Of course any performance of The Iceman Cometh stands or falls on the basis of its Hickey--as was so sadly revealed in the 1973 film, a delicious doughnut with a gaping hole in the middle. And no performer has ever been as associated with the role as Jason Robards, who starred in the 1956 production and later recreated his performance on television. But more than a quarter century has passed since those ventures, and one wondered if he could do it again, so much later. The answer is yes and no: he did it again, and brilliantly; but he did it differently, finding new depths in the part that more than compensated for any diminution of brio that the passage of time necessarily entails. From his arrival song, though it was delivered to a jaunty dance step that showed why he was so loved by his former associates, this was a Hickey who was spent--spent by age, and spent by a guilt that cannot be buck-and-winged away or hidden beneath the sheeny black of his hair. (Whether we were meant to infer that Hickey had had some tonsorial doing-up en route to the party, I'm not sure; but the ebon hair lent him a cadaverous look that can't have been unintentional, especially as it was shared by at least two of his converts--Harry and Jimmy--when he sent them out on their missions of truth.) (See the photo of the trio in the centerfold.) Not that performer or character was listless: the quick smile, the glad hand, the dancing and frequent movement seemed as real as the energy behind them. But when this Hickey succumbed to sleep late in the first act, it was especially believable.

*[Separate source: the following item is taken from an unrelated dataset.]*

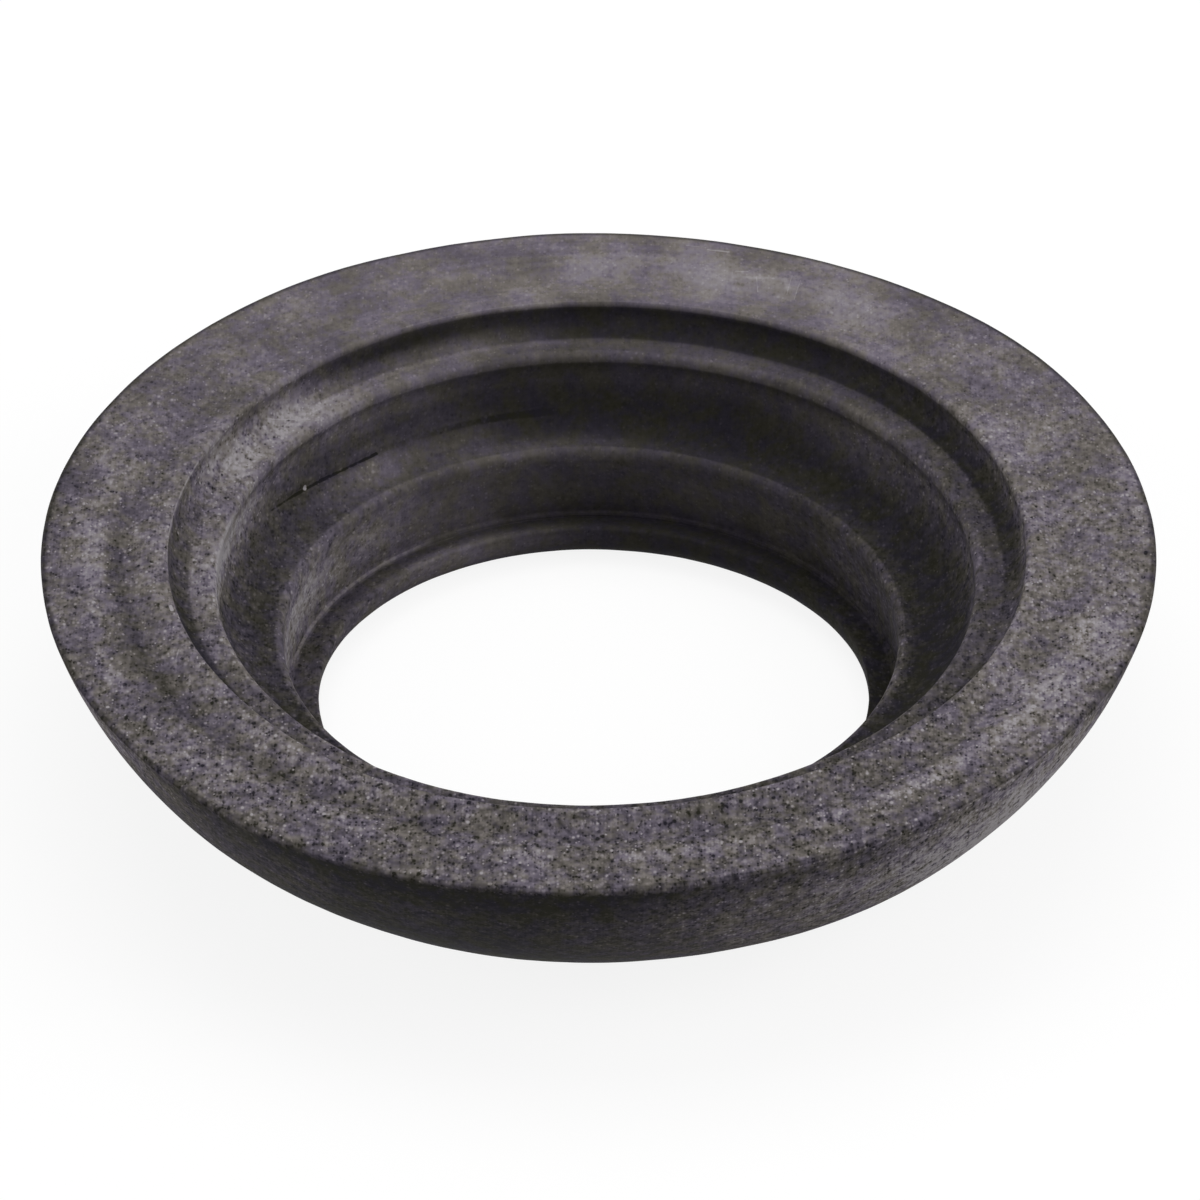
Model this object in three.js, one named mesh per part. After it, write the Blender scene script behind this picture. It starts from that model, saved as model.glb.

A TOAST TO THE BIRTHDAY BOY. Harry Hope (Barnard Hughes, far right) receives the best wishes of Hickey (Jason Robards, standing) and his friends in Act Two. Seated clockwise from front-center: Rocky (John Pankow), Joe Mott (Roger Robinson), Chuck (Harris Laskawy), Margie (Natalie Nogulich), Pat McGloin (Pat McNamara), Ed Mosher (Allen Swift), Cecil Lewis (Bill Moor), Pearl (Kristine Nielsen), General Wetjoen (Frederick Neumann), Cora (Caroline Aaron), Willie Oban (John Christopher Jones), Hugo Kalmar (Leonardo Cimino), Jimmy Tomorrow (James Greene), Larry Slade (Donald Moffat), and Don Parritt (Paul McCrane)
 


Hughes, Robards, and Moffat, with director Jose Quintero


Jason Robards, still the quintessential Hickey


Hughes (Hope), Robards (Hickey), and Larry Slade (Donald Moffat)


"I'll get the money for my stake... You wait and see!" Roger Robinson (Joe Mott) stands between Rocky (Pankow) and Chuck (Laskawy) before his defiant third-act exit

PHOTOGRAPHS BY MARTHA SWOPE


"Well, here we are! We've got this far, at least!" Hickey (Jason Robards) supports Harry Hope (Barnard Hughes) and Jimmy Tomorrow (James Greene), Act III


Hickey (Jason Robards) works on his toughest and "only real convert," Larry Slade (Donald Moffat)


Hickey (Robards) and Harry Hope (Hughes)

No one could equal Robards in the sardonic thrust of his grinning accusations of others' illusions: this is no friend to have around if you've got a mask to keep in place. And no one will ever better his harrowing delivery of the last-act monologue--though I didn't think his banging on the piano keys at "bitch"--the last word of his remembered remark to Evelyn--did anything to enhance the speech's, and the play's, most climactic moment. The moment's force is verbal; it got the delivery for which Mr. Robards is rightly famed; and a piano chord, even a cacophonous one, added nothing. Robards' performance was studded with moments of brilliance: his prophetic refusal to shake Parritt's hand when they are introduced in Act One (somehow he's "on to" this soul-mate from the start); his looming presence when, unseen by the others, he overhears Larry's comments about him in Act II; the electric moment at the party when, after proposing a toast to Harry, he rises to a pitch of evangelical fervor--

This peace is real! -- It's a fact! -- I know! -- Because I've got it! --Right -- here -- in -- front -- of -- you!

the grimace of pain in Act Three, when he realizes the failure of his attempt at salvation for all; and the obsessive turning of his wedding ring during the last-act monologue, which was delivered with enough erratic, kinetic movement to make clear that the peace he's claimed to have achieved is as illusory as any of the others' pipe dreams.

I must say that I found myself resenting the other characters' interruptions of the monologue--except, of course, for the Parritt counterpoint, which is essential. But my quarrel there is with the playwright, who might have trusted the actors to reveal, by face and gesture, their reactions. Surely he knew, even if they don't, that they are interrupting one of the greatest speeches in modern drama!

As long as I've already quarreled with the playwright, I might as well mention my one additional displeasure--with the theatre. Iceman, as I've said in the past, requires a closeness between performers and spectators to achieve its full force; and the Lunt-Fontanne is a huge, deep, high-staged playhouse that defies the establishment of that closeness. However much empathy the actors arouse, our physical distance from them tends to diffuse it. There is no way of knowing, of course, but I'd bet that if the production had taken place on a thrust stage, like that at the Circle in the Square, it would still be running. Would that it were!

These few reservations notwithstanding, the 1985 production of The Iceman Cometh was an experience to cherish. To Messrs. Robards and Quintero--indeed, to all--a hearty hurrah. I doubt that we shall see their like again.